[RECORDED INFORMATION]
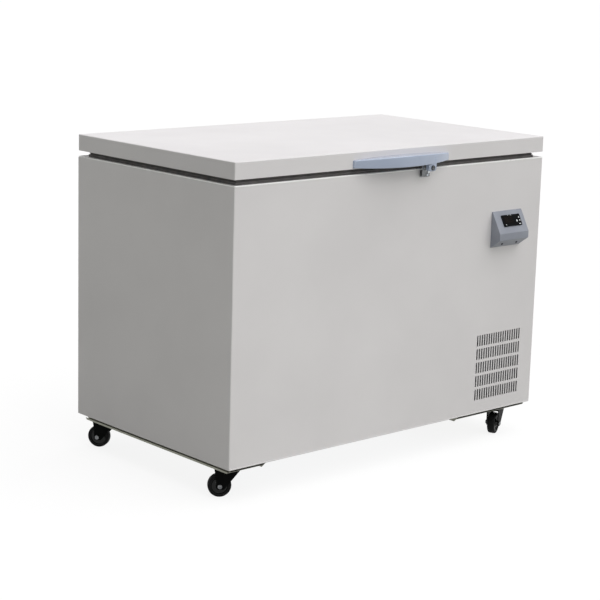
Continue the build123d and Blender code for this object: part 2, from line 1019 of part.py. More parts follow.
def lid_inner_panel():
    """Moulded panel on the skin's flange, with the plug's pan."""
    low = rim - plug_depth
    seat = lid_bottom + sheet
    panel = lid_block(sheet, lid_bottom) & block(
        (-half_width, half_width), (front, back), (seat, seat + panel_wall)
    )
    pan = plug_form(0, low, seat + panel_wall)
    pan = chamfer(pan.faces().sort_by(Axis.Z)[0].edges(), plug_edge)
    return panel + pan - plug_form(panel_wall, low + panel_wall, seat + 2 * panel_wall)


def lid_foam():
    """Foam that fills the skin and the plug."""
    seat = lid_bottom + sheet + panel_wall
    foam = lid_block(sheet, lid_bottom) & block((-half_width, half_width), (front, back), (seat, top))
    core = plug_form(panel_wall, rim - plug_depth + panel_wall, seat)
    return foam + core


def lid_gasket():
    """Magnetic seal: broad foot on the cabinet's rim, narrower bellows up to the lid."""
    foot_top = rim + seal_foot_height
    foot = ring(seal_inset, seal_inset + seal_foot, rim, foot_top)
    step = (seal_foot - seal_bellows) / 2
    bellows = ring(seal_inset + step, seal_inset + step + seal_bellows, foot_top, lid_bottom + sheet)
    return foot + bellows


def bowed_face(shift, lower):
    """The handle's outline seen from the front: bowed top and bottom edges."""
    half = handle_length / 2
    high = top - shift
    low = top - lower
    rise = handle_end_top - handle_top
    drop = handle_bottom - handle_end_bottom
    upper = ThreePointArc((-half, high - handle_end_top), (0, high - handle_end_top + rise), (half, high - handle_end_top))
    under = ThreePointArc((half, low - handle_end_bottom), (0, low - handle_end_bottom - drop), (-half, low - handle_end_bottom))
    right = Line((half, high - handle_end_top), (half, low - handle_end_bottom))
    left = Line((-half, low - handle_end_bottom), (-half, high - handle_end_top))
    return make_face(upper + right + under + left)


def handle_bow(play):
    """The round of the handle's front, which bows out from the lid."""
    centre = (0, front - handle_reach + handle_radius, top - 2 * handle_bottom)
    return rod(centre, (0, 0, 1), handle_radius - play, 2 * handle_bottom)


def lug_block():
    """The lug under the handle that holds the lock."""
    upper = block(
        (lock_x - lug_width / 2, lock_x + lug_width / 2),
        (front - lug_back, front - handle_reach),
        (lock_z, top - handle_top - 2 * handle_wall),
    )
    lower = block(
        (lock_x - lug_width / 2, lock_x + lug_width / 2),
        (front - lug_back, front - lug_front),
        (lock_z - lug_drop, lock_z),
    )
    lower = fillet(lower.edges().filter_by(Axis.Y).sort_by(Axis.Z)[:2], lug_drop - sheet)
    return upper + lower


def lid_handle():
    """Bowed shell, closed on top and open below for the fingers, with the lock's lug."""
    outer = extrude(Plane.XZ.offset(-front) * bowed_face(0, 0), handle_reach) & handle_bow(0)
    outer = chamfer(outer.faces().sort_by(Axis.Y)[0].edges(), handle_edge)
    space = extrude(
        Plane.XZ.offset(-front + handle_wall) * bowed_face(handle_wall, handle_bottom), handle_reach
    )
    space &= handle_bow(handle_wall)
    handle = outer - space + (lug_block() & handle_bow(0))
    return handle - rod((lock_x, front - 2 * handle_reach, lock_z), (0, 1, 0), barrel_radius, 2 * handle_reach)


def lock_barrel():
    """Black barrel pressed into the lug."""
    barrel = rod(
        (lock_x, front - barrel_front, lock_z), (0, 1, 0), barrel_radius, barrel_front - lug_back
    )
    return barrel - rod(
        (lock_x, front - 2 * barrel_front, lock_z), (0, 1, 0), plug_radius + running_play, 2 * barrel_front
    )


def cam_front():
    """How far in front of the cabinet the cam's front face is."""
    return lug_back - cam_gap


def lock_plug():
    """Turning plug with a keyway, and the stub that carries the cam."""
    plug = rod(
        (lock_x, front - plug_front, lock_z), (0, 1, 0), plug_radius, plug_front - cam_front()
    )
    plug += rod((lock_x, front - cam_front(), lock_z), (0, 1, 0), stub_radius, cam_thick + sheet)
    keyway = block(
        (lock_x - sheet / 2, lock_x + sheet / 2),
        (front - plug_front - sheet, front - plug_front + 3 * sheet),
        (lock_z - stub_radius, lock_z + stub_radius),
    )
    return plug - keyway


def lock_cam():
    """Flat cam behind the lug: down when unlocked, a quarter turn to the left when locked."""
    y = (front - cam_front(), front - cam_front() + cam_thick)
    disc = rod((lock_x, min(y), lock_z), (0, 1, 0), 2 * cam_half - sheet, cam_thick)
    arm = block((lock_x - cam_half, lock_x + cam_half), y, (lock_z - cam_reach, lock_z))
    arm = chamfer(arm.edges().filter_by(Axis.Y).sort_by(Axis.Z)[:2], cam_half / 2)
    return disc + arm - rod((lock_x, min(y) - sheet, lock_z), (0, 1, 0), stub_radius, 4 * cam_thick)


def keeper():
    """Screwed plate with an upright tongue whose hook the locked cam lies under."""
    left = lock_x + keeper_left
    high = lock_z - keeper_drop
    plate = block((left, left + keeper_width), (front - keeper_sheet, front), (high - keeper_height, high))
    tongue_out = cam_front()
    web = block(
        (left, left + keeper_sheet), (front - tongue_out, front), (high - tongue_foot, high)
    )
    tongue_y = (front - tongue_out, front - tongue_out + keeper_sheet)
    hook_low = lock_z + cam_half + hook_gap
    tongue = block(
        (left + keeper_sheet - tongue_width, left + keeper_sheet), tongue_y,
        (high - tongue_foot, hook_low + hook_height),
    )
    hook = block(
        (left + keeper_sheet - tongue_width, left + keeper_sheet - tongue_width + hook_reach), tongue_y,
        (hook_low, hook_low + hook_height),
    )
    return plate + web + tongue + hook


def front_screws():
    """Round heads on the keeper and under the control housing."""
    screws = []
    for x in keeper_screws_x:
        place = (lock_x + keeper_left + x, front - keeper_sheet, lock_z - keeper_drop - keeper_screws_drop)
        screws.append(pan_head_screw(place, (0, -1, 0)))
    low = console_top - console_height
    high = console_top - console_slope - console_strip
    normal = (0, -(high - low), -console_depth)
    for side in (-1, 1):
        place = (console_x + side * console_screws / 2, front - console_depth / 2, (low + high) / 2)
        screws.append(pan_head_screw(place, normal))
    return Compound(children=screws)


# Hinges


def hinge_base(x):
    """Screwed plate with two ears for the pin, and the closed housing of the counterbalance."""
    low = rim - hinge_drop
    plate = block((x - hinge_width / 2, x + hinge_width / 2), (back, back + hinge_plate), (low, rim - sheet))
    housing = block(
        (x - housing_half, x + housing_half),
        (back + hinge_plate, back + hinge_plate + housing_depth),
        (low + sheet, rim - housing_from_rim),
    )
    housing = chamfer(housing.faces().sort_by(Axis.Y)[-1].edges(), bend_radius)
    ears = []
    for side in (-1, 1):
        inner = knuckle_half + ear_gap
        ear_x = (x + side * inner, x + side * (inner + ear_thick))
        ear = block(ear_x, (back, hinge_y), (rim - housing_from_rim, hinge_z))
        ear += block(ear_x, (hinge_y, hinge_y + knuckle_radius), (rim - housing_from_rim, hinge_z))
        ear += rod((min(ear_x), hinge_y, hinge_z), (1, 0, 0), knuckle_radius, ear_thick)
        ears.append(ear)
    base_part = plate + housing + ears
    return base_part - rod(
        (x - hinge_width / 2, hinge_y, hinge_z), (1, 0, 0), hinge_pin_radius, hinge_width
    )


def hinge_pins():
    """Pins through ears and knuckles."""
    pins = []
    half = knuckle_half + ear_gap + ear_thick
    for x in hinge_places.values():
        pins.append(rod((x - half, hinge_y, hinge_z), (1, 0, 0), hinge_pin_radius, 2 * half))
    return Compound(children=pins)


def hinge_leaf(x):
    """Plate on the lid's back with a knuckle round the pin."""
    plate = block(
        (x - hinge_width / 2, x + hinge_width / 2),
        (back, back + hinge_plate),
        (lid_bottom + hinge_plate, top - bend_radius - sheet),
    )
    web = block(
        (x - knuckle_half, x + knuckle_half),
        (back, hinge_y + knuckle_radius / 2),
        (lid_bottom + sheet, lid_bottom + 2 * hinge_plate),
    )
    web += block(
        (x - knuckle_half, x + knuckle_half),
        (hinge_y - knuckle_radius / 2, hinge_y + knuckle_radius / 2),
        (hinge_z, lid_bottom + 2 * hinge_plate),
    )
    knuckle = rod((x - knuckle_half, hinge_y, hinge_z), (1, 0, 0), knuckle_radius, 2 * knuckle_half)
    leaf = plate + web + knuckle
    return leaf - rod(
        (x - hinge_width / 2, hinge_y, hinge_z), (1, 0, 0), hinge_pin_radius + running_play, hinge_width
    )


def hinge_screws(low, high):
    """Four hexagon heads on each hinge plate, between two heights."""
    screws = []
    inset = 2 * hex_head
    for x in hinge_places.values():
        for side in (-1, 1):
            for z in (low + inset, high - inset):
                place = (x + side * (hinge_width / 2 - hex_head - sheet), back + hinge_plate, z)
                screws.append(hexagon_head(place, (0, 1, 0)))
    return Compound(children=screws)


def write(name, shape):
    """One sub-part in one file."""
    shape.label = name
    export_step(shape, f"parts/{name}.step")


os.makedirs("parts", exist_ok=True)

pieces = {
    "cabinet_shell": cabinet_shell(),
    "rear_panel": rear_panel(),
    "bottom_panel": bottom_panel(),
    "partition_panel": partition_panel(),
    "top_frame": top_frame(),
    "inner_liner": inner_liner(),
    "foam_insulation": foam_insulation(),
    "evaporator_coil": evaporator_coil(),
    "temperature_probe": temperature_probe(),
    "caster_rail": caster_rail(),
    "machine_base": machine_base(),
    "caster_plates": caster_plates(),
    "caster_bolts": caster_bolts(),
    "condenser": condenser(),
    "fan_shroud": fan_shroud(),
    "fan_motor": fan_motor(),
    "fan_blade": fan_blade(),
    "compressor": compressor(),
    "compressor_grommets": compressor_grommets(),
    "terminal_cover": terminal_cover(),
    "filter_drier": filter_drier(),
    "refrigerant_pipes": refrigerant_pipes(),
    "electrical_box": electrical_box(),
    "cord_gland": cord_gland(),
    "control_housing": control_housing(),
    "control_module": control_module(),
    "control_display": control_display(),
    "keeper": keeper(),
    "front_screws": front_screws(),
    "hinge_pins": hinge_pins(),
    "hinge_base_screws": hinge_screws(rim - hinge_drop, rim - housing_from_rim),
    "hinge_leaf_screws": hinge_screws(lid_bottom + hinge_plate, top - bend_radius - sheet),
    "lid_skin": lid_skin(),
    "lid_foam": lid_foam(),
    "lid_inner_panel": lid_inner_panel(),
    "lid_gasket": lid_gasket(),
    "lid_handle": lid_handle(),
    "lock_barrel": lock_barrel(),
    "lock_plug": lock_plug(),
    "lock_cam": lock_cam(),
}
for key in key_places:
    pieces[f"key_{key}"] = control_key(key)
for side, x in hinge_places.items():
    pieces[f"hinge_base_{side}"] = hinge_base(x)
    pieces[f"hinge_leaf_{side}"] = hinge_leaf(x)
for corner in caster_places:
    pieces[f"fork_{corner}"] = caster_fork(corner)
    pieces[f"axle_{corner}"] = caster_axle(corner)
    pieces[f"wheel_{corner}"] = caster_wheel(corner)
for name, shape in pieces.items():
    write(name, shape)
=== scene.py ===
import json
import math

import bmesh
import bpy
import numpy as np
from mathutils import Matrix, Vector


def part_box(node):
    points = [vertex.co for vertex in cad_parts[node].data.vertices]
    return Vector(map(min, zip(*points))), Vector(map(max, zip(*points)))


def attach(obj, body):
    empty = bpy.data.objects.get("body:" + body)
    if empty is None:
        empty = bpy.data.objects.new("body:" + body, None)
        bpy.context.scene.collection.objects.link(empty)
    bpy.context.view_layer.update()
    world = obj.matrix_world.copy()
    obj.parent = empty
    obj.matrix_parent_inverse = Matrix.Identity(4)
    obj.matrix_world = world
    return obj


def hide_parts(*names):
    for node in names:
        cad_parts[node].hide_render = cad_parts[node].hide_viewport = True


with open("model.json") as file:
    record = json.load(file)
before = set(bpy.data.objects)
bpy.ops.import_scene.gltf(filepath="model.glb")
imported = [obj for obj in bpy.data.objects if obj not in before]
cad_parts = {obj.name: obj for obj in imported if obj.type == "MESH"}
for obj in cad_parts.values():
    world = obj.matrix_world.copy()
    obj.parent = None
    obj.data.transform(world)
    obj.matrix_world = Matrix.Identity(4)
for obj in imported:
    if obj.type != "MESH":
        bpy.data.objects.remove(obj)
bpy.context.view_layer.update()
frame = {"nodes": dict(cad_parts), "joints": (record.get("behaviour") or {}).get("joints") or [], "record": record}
mm = 0.001
joints = {joint["name"]: joint for joint in frame["joints"]}
bodyOf = {node: body for body, nodes in frame["record"]["behaviour"]["bodies"].items() for node in nodes}


# Materials: small parts that every finish is put together from

def hexColour(text):  # sRGB hex to linear
    parts = [int(text[i:i + 2], 16) / 255 for i in (1, 3, 5)]
    return [p / 12.92 if p <= 0.04045 else ((p + 0.055) / 1.055) ** 2.4 for p in parts] + [1.0]


def addNode(tree, kind, values=None, links=None, **settings):
    node = tree.nodes.new(kind)
    for name, value in settings.items():
        setattr(node, name, value)
    for name, value in (values or {}).items():
        node.inputs[name].default_value = value
    for name, source in (links or {}).items():
        tree.links.new(source, node.inputs[name])
    return node


def startFinish(name, colour, roughness, metallic=0.0, ior=1.5, sockets=None):
    material = bpy.data.materials.new(name)
    material.use_nodes = True
    tree = material.node_tree
    shader = tree.nodes["Principled BSDF"]
    shader.inputs["Base Color"].default_value = hexColour(colour)
    shader.inputs["Roughness"].default_value = roughness
    shader.inputs["Metallic"].default_value = metallic
    shader.inputs["IOR"].default_value = ior
    for socket, value in (sockets or {}).items():
        shader.inputs[socket].default_value = value
    place = addNode(tree, "ShaderNodeTexCoord").outputs["Object"]
    return {"material": material, "tree": tree, "shader": shader, "place": place}


def perMetre(sizeMm):  # how often a feature of that size comes back in a metre
    return 1000.0 / sizeMm


def softNoise(finish, sizeMm, detail, stretch=(1, 1, 1)):
    place = addNode(finish["tree"], "ShaderNodeMapping", {"Scale": stretch}, {"Vector": finish["place"]}).outputs[0]
    values = {"Scale": perMetre(sizeMm), "Detail": detail}
    return addNode(finish["tree"], "ShaderNodeTexNoise", values, {"Vector": place}).outputs[0]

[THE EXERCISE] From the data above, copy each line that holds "values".

[SOLUTION TO THIS TASK]
    for x in hinge_places.values():
    for x in hinge_places.values():
for obj in cad_parts.values():
def addNode(tree, kind, values=None, links=None, **settings):
    for name, value in (values or {}).items():
    values = {"Scale": perMetre(sizeMm), "Detail": detail}
    return addNode(finish["tree"], "ShaderNodeTexNoise", values, {"Vector": place}).outputs[0]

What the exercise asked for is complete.